An upper bound to the free energy of n-variant polycrystalline shape memory alloys

In the last two decades, the problem of computing the elastic energy of phase transforming materials has been studied by a variety of research groups. Due to the non-quasiconvexity of the underlying multi-well landscape, different relaxation methods have been used in order to estimate the quasiconvex envelope of the energy density, for which no explicit expression is known at present.This paper combines a recently developed lamination bound for monocrystalline shape memory alloys which relies on martensitic twinned microstructures with the work of Smyshlyaev and Willis [1998a. A ‘non-local’ variational approach to the elastic energy minimization of martensitic polycrystals. Proc. R. Soc.
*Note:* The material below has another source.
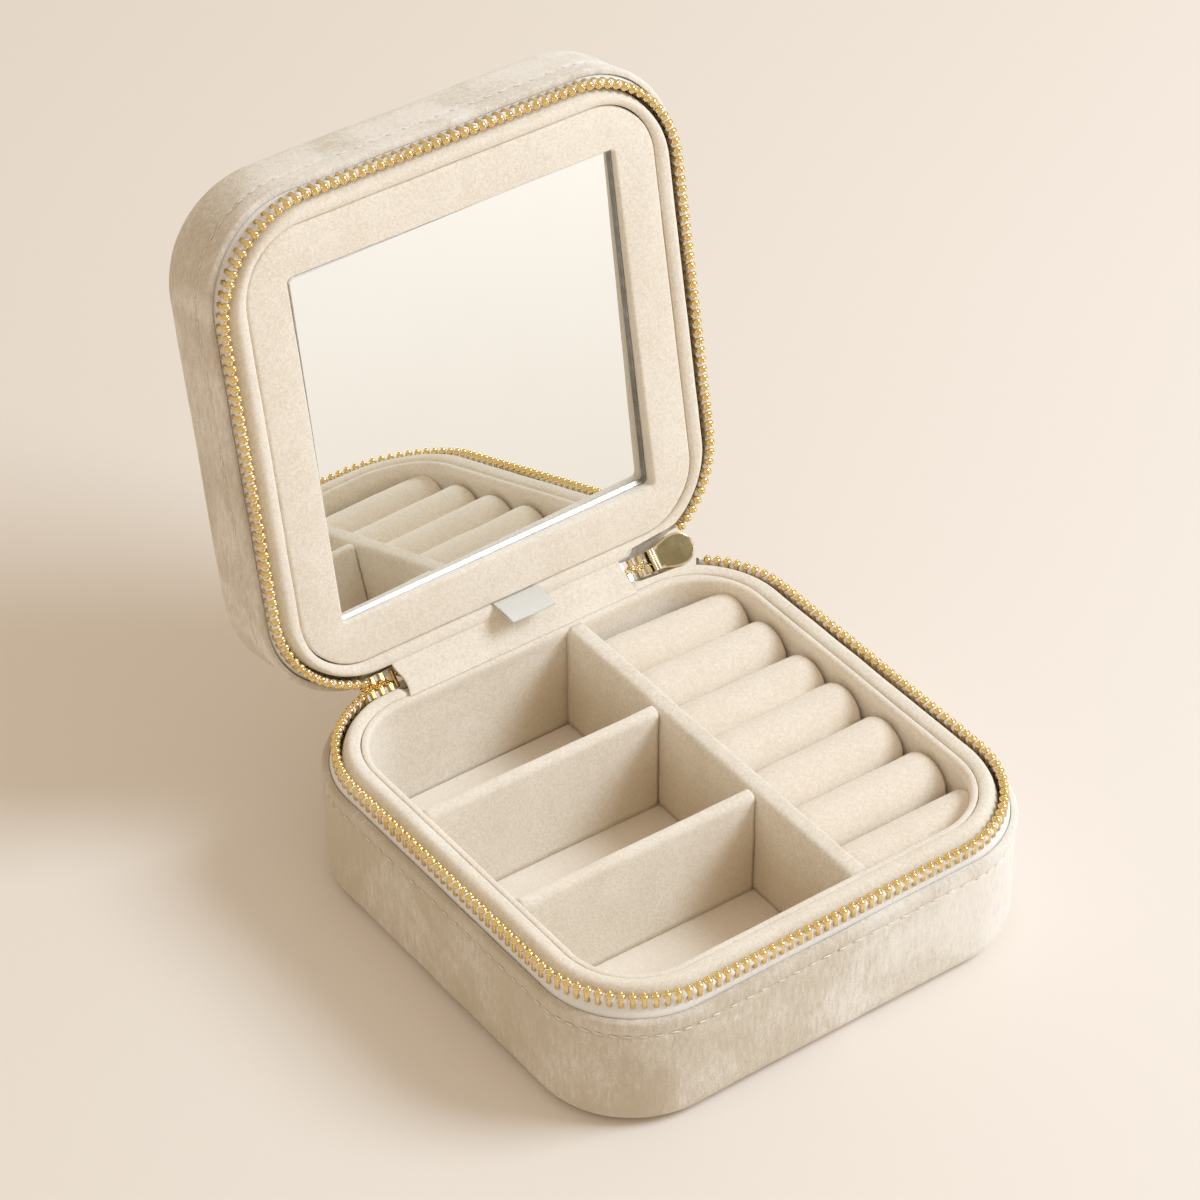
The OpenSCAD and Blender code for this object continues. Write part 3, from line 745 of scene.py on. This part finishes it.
def flat_tape(name):
    """The same woven tape, with its weave laid along X."""
    material, shader, s = finish_of(name)
    here = s.placed()
    ribs = (here.axis(0) * (2000 * math.pi / 0.52)).maths("SINE") * 0.5 + 0.5
    fuzz = s.noise(here, 1500, 2.0)
    tone = (ribs * 0.5 + fuzz * 0.5).mix((0.74, 0.68, 0.58), (0.93, 0.885, 0.81))
    feed(shader, Base_Color=tone, Roughness=0.5, Normal=(ribs + fuzz).bump(0.00003, 0.6), Sheen_Weight=0.2)
    return material


chain_tape = flat_tape("woven_chain_tape")
for name in ("hinge_tape_base", "hinge_tape_lid", "hinge_chain_tape", "chain_end_tape"):
    refinish(name, chain_tape)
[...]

London A 454, 1573–1613]. As a result, a lamination upper bound for n-variant polycrystalline martensitic materials is obtained.The lamination bound is then compared with Reuß- and Taylor-type estimates. While, for given volume fractions, good agreement of lamination upper and convexification lower bounds is obtained, a comparison using energy-minimizing volume fractions computed from the various bounds yields larger differences. Finally, we also investigate the influence of the polycrystal's texture. For a strong ellipsoidal texture, we observe even better agreement of upper and lower bounds than for the case of isotropic statistics.